The Flawed Foundation of Diets
After working on multiple sides of agriculture and seeing how the back-end of the food industry operates, I've come to the realization that there is some really bad information out there about agriculture and how we decide what to eat.
Most of our decisions about what to eat are adopted from a huge list of diets. There are a lot of cultural diets, but anymore most Western diets are put together with a purpose in mind. Some of them help us put on muscle and some help lower cholesterol levels. There's even a breathing diet to help you lose weight. No matter the goal, diets face an underlying flaw in their design.
When you break it down, a diet is simply a recommendation on how to achieve health through the food that you consume. It's a way of eating that provides you with a long, energetic life. But the problem we face today is the plethora of diets out there all claiming to be the best way to eat. A lot of these diets contradict each other and leave us wondering which ones are worthwhile. What's worse is the regular discovery of new scientific evidence revealing the fact that some diets actually make us less healthy than we were originally.
Why is that? Let's go back to the premise of what a diet is: a recommendation on how to eat. In order to make an honest and accurate recommendation we need information and experience with the thing we are recommending. Generally speaking, you wouldn't ask a web developer to work on your car. Most developers don't have the deep knowledge about cars that they would need to find the issue with your motor. The food industry is much the same.
The vast majority of diets are based on research done by scientists. We run across diets created by individuals once in a while but those typically have a base derived from the research done by scientists. We learn that antioxidants can help fight or prevent cancer, so we put together a recommendation on how to get more of them into our daily food intake. We even go to the extreme of adding them into products where they don't naturally exist so that we can consume even more of them. But that mindset can give us alarming results.
Any time we develop new research that shows a way to prevent or fight a disease or that shows the health benefits of a specific nutrient, we blow it out of proportion. You would think that with all the research being done and the experience we have with eating that we would know how to eat healthfully. Why can't we get this right?
In order to make a perfect recommendation, you have to know everything about the thing you're recommending. If you don't know everything about it, there will inevitably be flaws in the rationale behind the recommendation. Sometimes those flaws are no big deal but sometimes they have unexpected results.
Say I recommend a wireless router to a friend. It's one I've used for years and have a great experience with. My friend trusts me so he buys the router. He sets it up and has nothing but issues with it. I come over and give it a try with no luck. After digging into it, I find out that this router doesn't play nice with his specific modem. I made what I thought was a great recommendation but it turned out to be a nightmare for my friend. If had known about the pairing issues of that combination, I wouldn't have recommended it. I didn't know everything about the router even though I thought it was excellent.
We have a lot of data about the human body. We understand things about it that our great-grandparents could only speculate about.

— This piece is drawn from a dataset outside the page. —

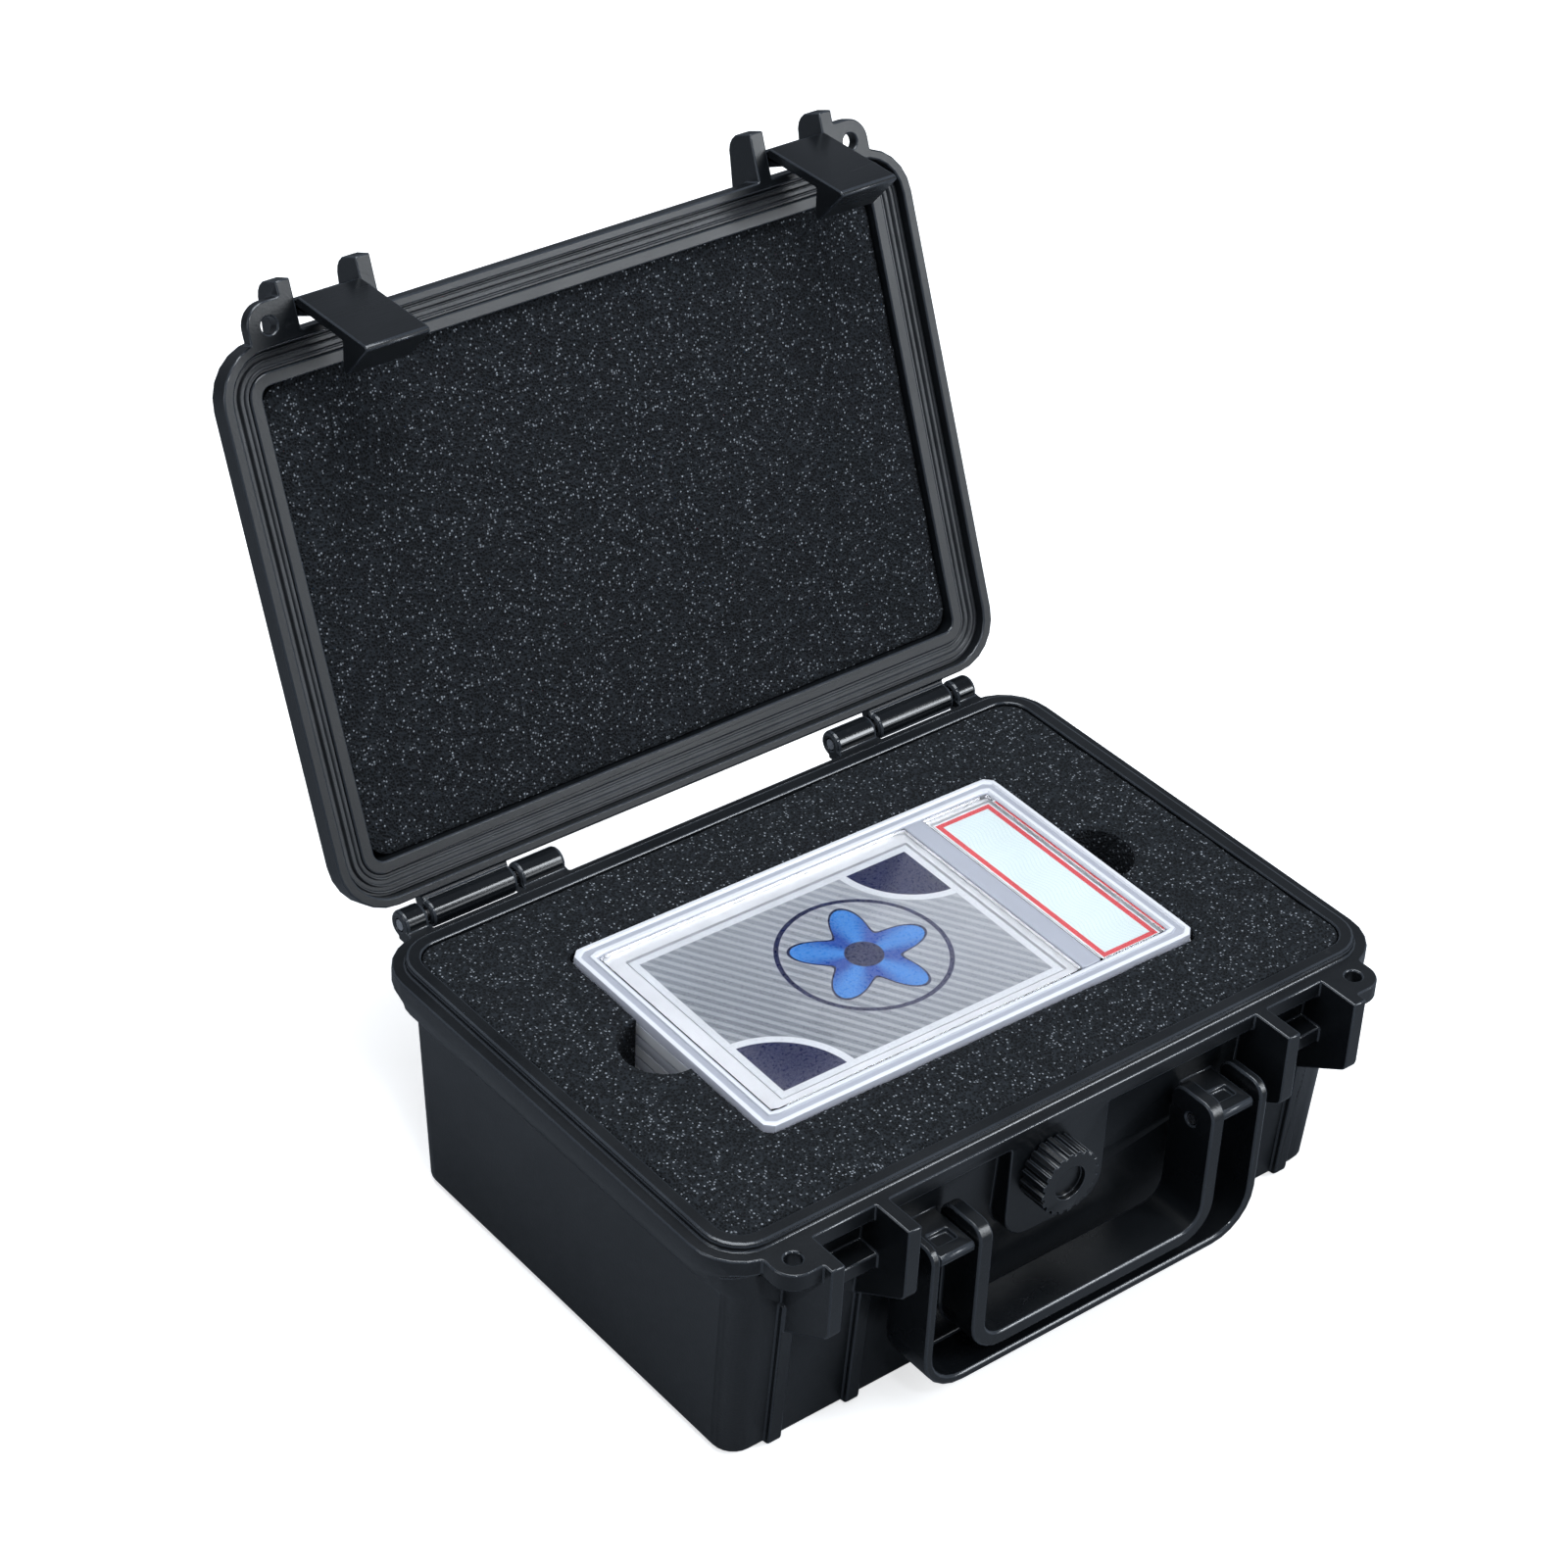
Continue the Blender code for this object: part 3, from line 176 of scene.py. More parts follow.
def newGroup(name, inputs, outputs):
    group = bpy.data.node_groups.new(name, "ShaderNodeTree")
    for side, sockets in (("INPUT", inputs), ("OUTPUT", outputs)):
        for label, kind in sockets.items():
            group.interface.new_socket(label, in_out=side, socket_type="NodeSocket" + kind)
    return group, group.nodes.new("NodeGroupInput"), group.nodes.new("NodeGroupOutput")


# Moulded plastic: broad cloudy shade, fine grain, and rare pale rub marks
mouldedLook = {
    "cloud": (30.0, 4.0, 0.55), "cloudWeight": 0.7, "grain": (2.0, 0.6), "grainWeight": 0.3,
    "shadeRange": (0.3, 0.75), "glossRange": (0.3, 0.7, -0.05, 0.05),
    "rub": (220.0, 6.0, 0.75), "rubRange": (0.62, 0.78), "rubShare": 0.3,
    "rubTint": 0.35, "rubColour": (0.16, 0.165, 0.175), "rubDulling": 0.10,
}


def mouldedGroup():
    look = mouldedLook
    inputs = {"Place": "Vector", "Dark": "Color", "Light": "Color", "Grain Scale": "Float"}
    outputs = {"Colour": "Color", "Gloss": "Float", "Height": "Float"}
    group, entry, leave = newGroup("mouldedPlastic", inputs, outputs)
    given = entry.outputs
    cloud = noise(group, given["Place"], *look["cloud"])
    grain = noise(group, given["Place"], given["Grain Scale"], *look["grain"])
    rubbed = spread(group, noise(group, given["Place"], *look["rub"]), *look["rubRange"])
    rubbed = calc(group, "MULTIPLY", rubbed, look["rubShare"])
    shade = calc(group, "ADD", calc(group, "MULTIPLY", cloud, look["cloudWeight"]),
                 calc(group, "MULTIPLY", grain, look["grainWeight"]))
    colour = blendColours(group, spread(group, shade, *look["shadeRange"]), given["Dark"], given["Light"])
    colour = blendColours(group, calc(group, "MULTIPLY", rubbed, look["rubTint"]), colour, look["rubColour"])
    gloss = calc(group, "ADD", spread(group, cloud, *look["glossRange"]),
                 calc(group, "MULTIPLY", rubbed, look["rubDulling"]))
    group.links.new(colour, leave.inputs["Colour"])
    group.links.new(gloss, leave.inputs["Gloss"])
    group.links.new(grain, leave.inputs["Height"])
    return group


# Open-cell foam: dark pores whose colour is painted shade inside the cells, paler cell walls and bright
# specks of unequal strength
openCellLook = {
    "broad": (260.0, 3.0, 0.6), "broadRange": (0.3, 0.75, 0.6, 1.25), "wallRange": (0.15, 0.75),
    "speckRange": (0.50, 0.15), "strengthRange": (0.0, 1.0, 0.25, 1.0),
}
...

And that means we have a ton of information at our disposal that we can use to build the perfect recommendation on how to eat. But remember what I said earlier:
In order to make a perfect recommendation, you have to know everything about the thing you're recommending.
In order to make the perfect diet, we have to know everything about the human body. We have to know about every nutrient that exists, how they work in combinations, and what our digestive system does with each one. We also have to understand how we break those nutrients down and how they help brain function. We need to know how our nutritional needs change as we age and develop. But it turns out there's a lot we don't know about ourselves:
It's a fantastically complex organ.
Even Darwin struggled to explain why we would evolve a response that puts us at a social disadvantage by letting others know that we have cheated or lied
"When we first saw those vessels, I completely freaked out," Jonathan Kipnis tells mental_floss.
New calculations show human cells about equal bacteria in the body.
The other side of this is that we don't even understand the food itself well enough to know how it fits into our own nutrition. Take the tomato for example. It's consumed all over the world and yet we know very little about why it has more genes than we do. If we can't explain everything about our own bodies and the food that we eat, how can we expect anyone to develop a diet that completely meets our nutritional needs?
It simply isn't possible to develop a diet that is completely accurate and 100% reliable. We don't know enough to do that. Yes, we can put together good guesses and see great results, but we often don't see the long-term effects for many years and by that time we may have learned that it was actually a really bad idea all along.
Scientists are doing an excellent job of learning about us and the food we eat. We've been able to create diets for people struggling with diseases and help patients extend their lives and have a higher quality of life at the same time. There's a lot of value in these continued attempts to make the best recommendations we can. And the more we learn about ourselves, the better these recommendations get. But we will very likely never have the ability to build the perfect diet and we will never be able to manufacture the perfect food.
At the end of the day, we simply need to keep in mind that the diets we choose to follow are never ideal. Scientists are great at giving us information to follow, but we need to remember the basics when we decide what to eat.